In 2015, I listened back to a recording from my phone consultation with expert pathologist Dr. Michael Lagios who I consulted with for a 2nd pathology opinion in 2011. I thought it was an amazing amount of information that could really help women if they could listen to my questions and his answers. He kindly granted permission for me to share the 43 minute recording on DCIS 411:
“Health care overall is moving toward greater transparency and patient recordings are going to become more common. That means there would be tremendous benefit to patient advocacy groups, health care organizations, providers and policymakers working together to develop clear guidelines and policies around the responsible, positive use of open recordings.”
Secretly Recording Your Doctor’s Appointments: Secret recording is increasingly common and many times legal
“39 of 50 states as well as the District of Columbia are single-party jurisdictions—where only one party needs to consent. In other words, in these jurisdictions, if somebody wants to record another person—including a clinical encounter—it’s legal.

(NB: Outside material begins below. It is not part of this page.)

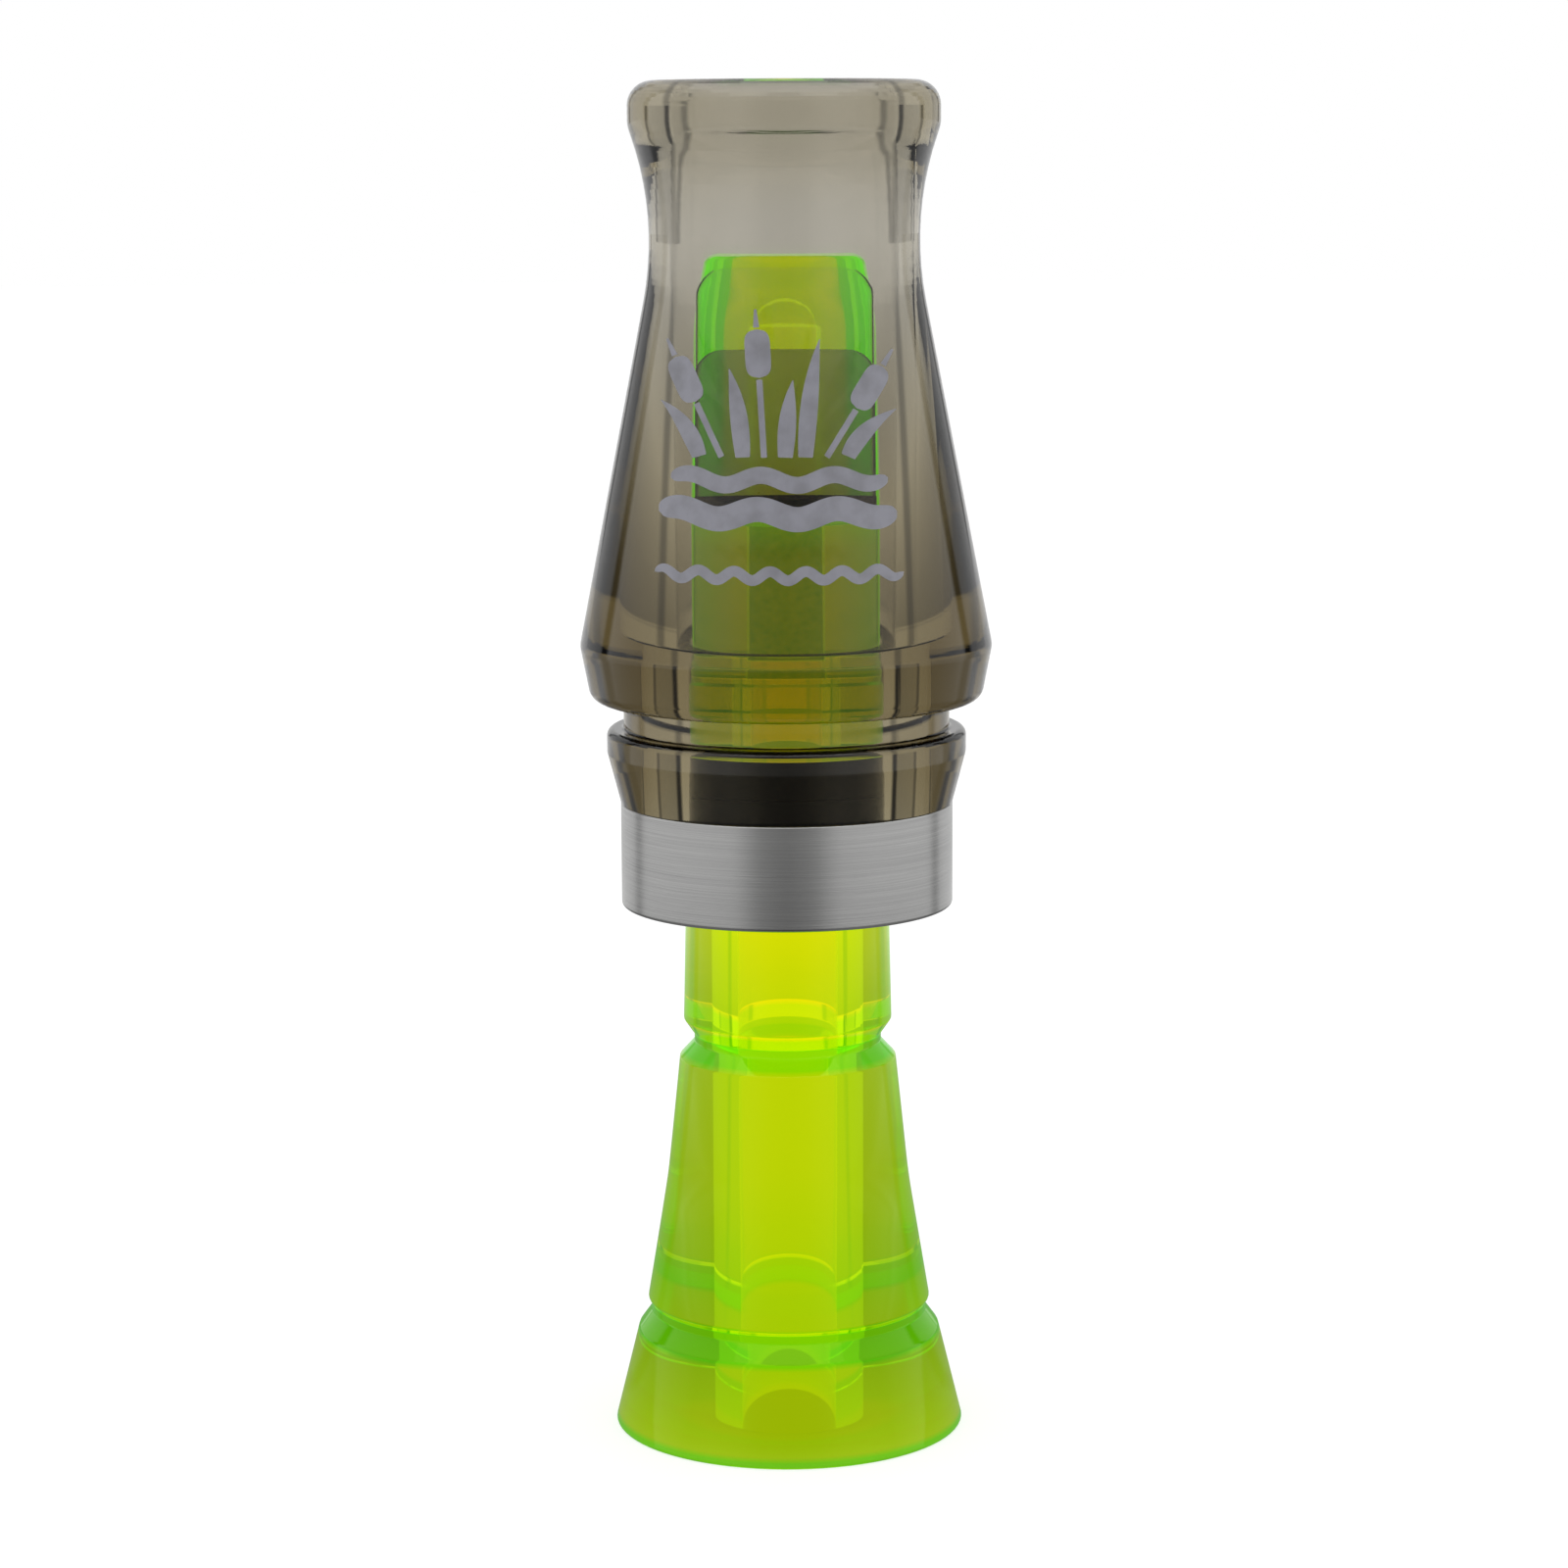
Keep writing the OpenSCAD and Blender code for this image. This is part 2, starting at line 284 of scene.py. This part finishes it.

There are 11 all-party-jurisdiction states in which both the clinician and patient must both consent to recording a conversation: California, California, Florida, Illinois, Maryland, Massachusetts, Michigan, Montana, New Hampshire, Oregon, Pennsylvania, and Washington. In these states, it’s a felony for a patient to record a physician without permission.
In single-party jurisdictions—or most of the United States—if a patient asks to record a clinical encounter and the clinician refuses, the patient can proceed to record the encounter anyway. The clinician must then choose to continue or terminate the encounter.
In all-party jurisdictions, the clinician must be asked by the patient to record the clinical encounter. Any illegal recording can then be reported by the clinician to the authorities. Possible repercussions include compensation for harm, attorney’s fees, and other costs, with disseminating the recording via the Internet being considered an additional violation.”